Brexit and the weakest link

Brexit and the weakest link

Pythagoras said that a number rules the universe. For Brexiters, this number, is 1,269,501: the number of voters who gave a clear win to the “Leave” camp.

So what is to happen after the Brexit vote? Prime Minister David Cameron tried to put on a brave face but the reality of the matter is that he will have to step down possibly sooner than October, which he mentioned in his post-referendum statement. Indeed, eurosceptic Tories would hardly trust Mr Cameron’s initial Brexit negotiations with the remaining EU leaders when he has passionately fought against it. Whether the transition to a new leadership proves smooth or turbulent remains to be seen.

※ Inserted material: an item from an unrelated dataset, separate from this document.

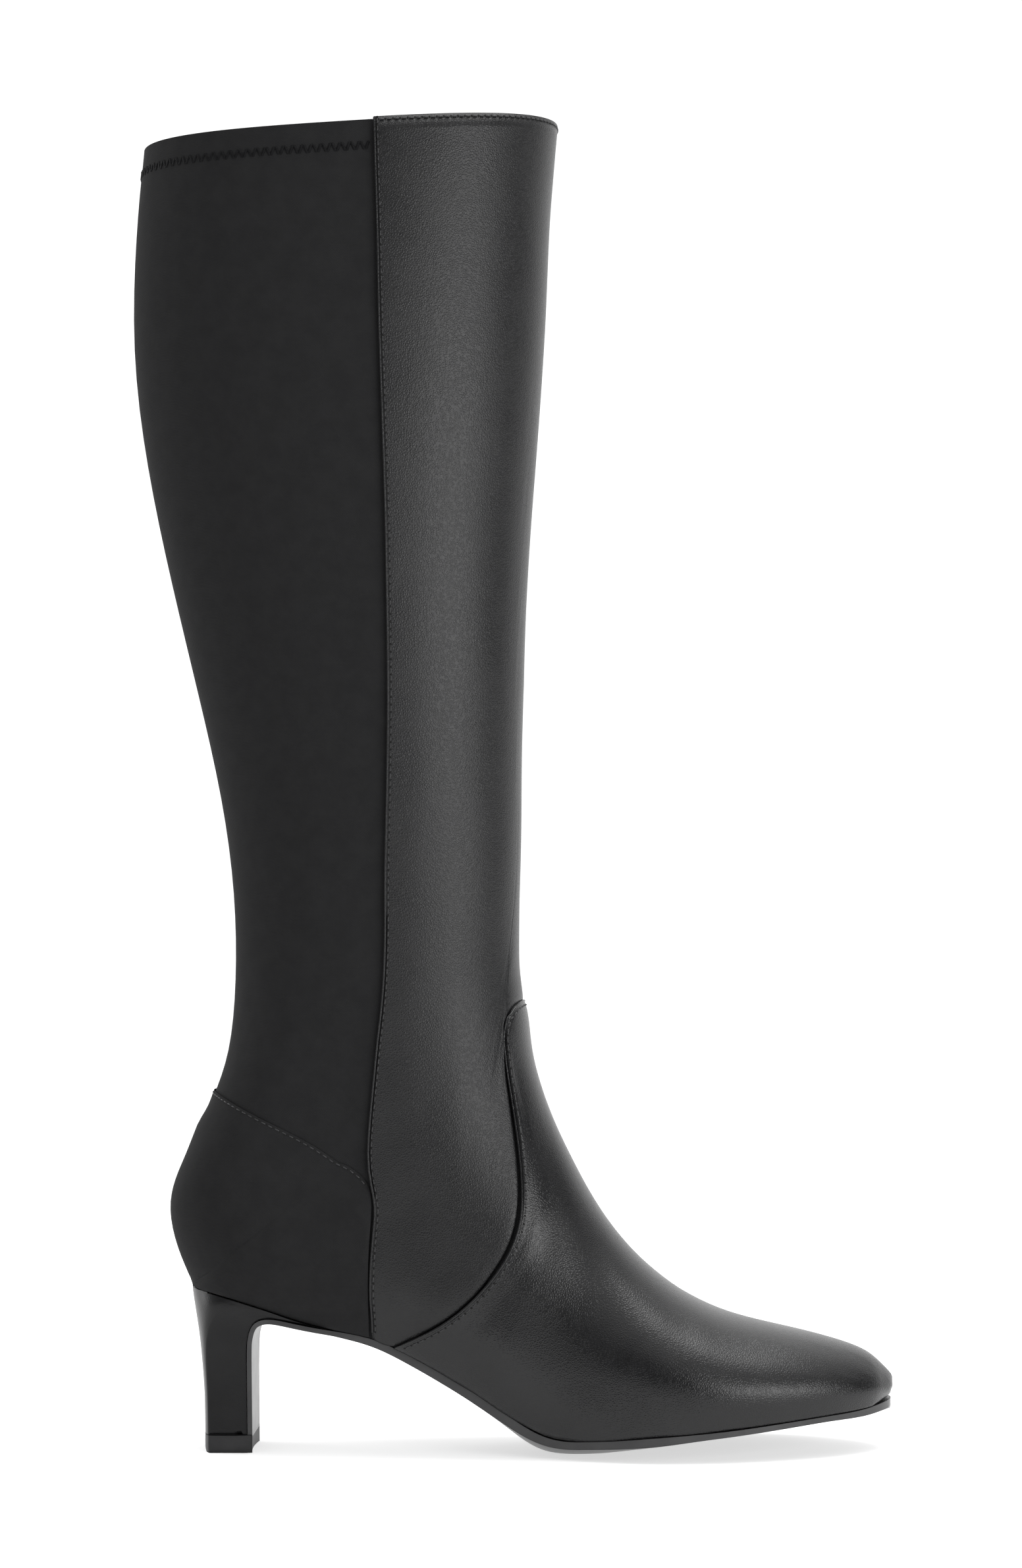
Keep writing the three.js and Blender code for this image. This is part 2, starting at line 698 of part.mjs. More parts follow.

What is clear, however, is the lack of preparation and/or planning in regards to how British politicians will handle Brexit developments during negotiations with our European partners. With this in mind, it is more likely than not that we will witness substantial political instability, a capital flight from the UK and (as predicted by both the Treasury and the International Monetary Fund) economic recession. Given that the UK economy relies largely on consumer spending, the immediate question is whether the Brexit supporters (17,410,742 in total) will be prepared to put back their vote by continuing to spend in order to keep the economy going. This is something I doubt very much.

What are the obvious implications for Greece? Not great I'm afraid. As Europeans are see one of its most powerful economic engines leaving the Union, it is more likely than not that they will also be more than happy to see Greece – their most problematic and weakest link that is – leave at the first available opportunity.

Brexit leaders, such as Michael Gove, have attacked economic experts (including myself) who overwhelmingly warned against the huge economic risks of Brexit. Their unusual argument is that economic experts must be wrong because they did not predict the 2008-2009 financial crisis. With Brexit now on, I am delighted to report that we will know pretty soon whether economists (including myself) are going to be wrong this time around.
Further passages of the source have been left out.